The Gush Katif and Northern Samaria Commemoration Center held a conference on Monday commemorating the eleventh anniversary of Israel’s “Disengagement.” Former Prime Minister Ariel Sharon withdrew all Jewish presence from Gaza and four communities in northern Samaria eleven years ago in the spirit of the Road Map for Peace plan promoted by US President George W. Bush.
Several Members of Knesset attended the conference and discussed lessons that could be learned from the event.
“The Israeli government uprooted dozens of settlements and thousands of Israelis from their homes. In return, missiles rained upon our cities, our communities, and our children,” said Social Equality Minister Gila Gamliel (Likud). “The argument that withdrawal would bring peace with the Palestinians, or at least bring us closer to peace, was not built on a realistic vision.”
Gamliel also argued that Israel’s presence in Gaza was not the initial cause for attacks against Israel.
“Whoever thinks that the continued hostility against Israel is a result of our presence in Judea, Samaria, and Gaza is mistaken,” she claimed.
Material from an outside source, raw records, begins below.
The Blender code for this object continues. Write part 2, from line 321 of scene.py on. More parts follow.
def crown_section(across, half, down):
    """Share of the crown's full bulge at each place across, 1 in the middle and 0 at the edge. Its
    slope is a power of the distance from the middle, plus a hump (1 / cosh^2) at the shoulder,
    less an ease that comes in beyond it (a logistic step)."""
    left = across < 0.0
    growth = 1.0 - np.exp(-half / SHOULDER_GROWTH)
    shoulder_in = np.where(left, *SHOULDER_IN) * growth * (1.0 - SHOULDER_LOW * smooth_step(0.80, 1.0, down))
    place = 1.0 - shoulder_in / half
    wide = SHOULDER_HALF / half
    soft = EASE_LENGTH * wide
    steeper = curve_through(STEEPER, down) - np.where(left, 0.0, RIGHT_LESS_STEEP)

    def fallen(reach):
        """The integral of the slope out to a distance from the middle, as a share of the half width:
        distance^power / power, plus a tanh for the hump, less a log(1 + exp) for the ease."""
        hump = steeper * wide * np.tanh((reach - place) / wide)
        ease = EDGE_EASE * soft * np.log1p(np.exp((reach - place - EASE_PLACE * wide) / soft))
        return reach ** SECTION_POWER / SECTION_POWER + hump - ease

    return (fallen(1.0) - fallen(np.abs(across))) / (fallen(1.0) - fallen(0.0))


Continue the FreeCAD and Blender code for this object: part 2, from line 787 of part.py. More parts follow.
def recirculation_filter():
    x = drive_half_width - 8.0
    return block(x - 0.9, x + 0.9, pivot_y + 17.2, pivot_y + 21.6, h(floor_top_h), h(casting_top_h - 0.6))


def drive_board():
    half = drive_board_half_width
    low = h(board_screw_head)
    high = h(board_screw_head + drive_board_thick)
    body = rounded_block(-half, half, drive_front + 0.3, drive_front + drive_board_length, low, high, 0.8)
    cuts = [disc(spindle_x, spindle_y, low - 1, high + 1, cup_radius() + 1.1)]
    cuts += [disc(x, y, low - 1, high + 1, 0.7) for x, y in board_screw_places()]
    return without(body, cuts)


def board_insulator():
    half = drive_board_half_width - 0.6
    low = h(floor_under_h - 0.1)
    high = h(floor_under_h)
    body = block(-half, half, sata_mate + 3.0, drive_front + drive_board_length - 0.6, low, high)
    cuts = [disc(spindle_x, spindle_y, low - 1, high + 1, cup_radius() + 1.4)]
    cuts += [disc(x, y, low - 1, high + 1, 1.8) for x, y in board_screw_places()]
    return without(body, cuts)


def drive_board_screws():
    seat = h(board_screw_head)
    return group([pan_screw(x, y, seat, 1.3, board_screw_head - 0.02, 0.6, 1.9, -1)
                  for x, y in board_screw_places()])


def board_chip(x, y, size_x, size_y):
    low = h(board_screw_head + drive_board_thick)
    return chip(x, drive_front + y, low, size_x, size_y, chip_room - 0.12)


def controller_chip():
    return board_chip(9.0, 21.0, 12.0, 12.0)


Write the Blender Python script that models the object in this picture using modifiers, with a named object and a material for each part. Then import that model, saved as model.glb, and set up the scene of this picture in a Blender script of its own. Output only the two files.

“We were attacked before a single Israeli soldier was ever in Judea and Samaria,” continued Gamliel, referencing instances in which Israel was attacked by its Arab neighbors in the years before Israel gained control of Judea and Samaria in 1967.
Gamliel insisted that Israel must stop the Palestinian Authority from allowing and encouraging incitement to take place in communities under its jurisdiction.
“We should demand first and foremost the cessation of incitement in the Palestinian Authority and we have to hope that the Israeli people learned a moral lesson from the expulsion in that there should be no further expulsion of Jews,” she stressed. “So long as entire generations in the Palestinian Authority are taught to be anti-Semitic, there is no chance for peace.”
Zionist Union MK Merav Michaeli, who was also in attendance, said that she had disagreed with the Disengagement when it was implemented.
“I was opposed to the Disengagement at the time,” Michaeli said. “I thought that although we had to leave the Gaza Strip, we could not tear the community apart without ensuring that security and quiet would follow. In other words, we should have left with an agreement.”
Although MK Michaeli acknowledged that Israel has faced threats to its security from Gaza in the years following the Disengagement, she expressed her belief that the Disengagement ultimately saved lives, albeit having been implemented in the wrong manner.
“The question now is what to do next,” she asked, adding that she hoped that a future solution to the conflict would allow as many people to remain in their homes as possible.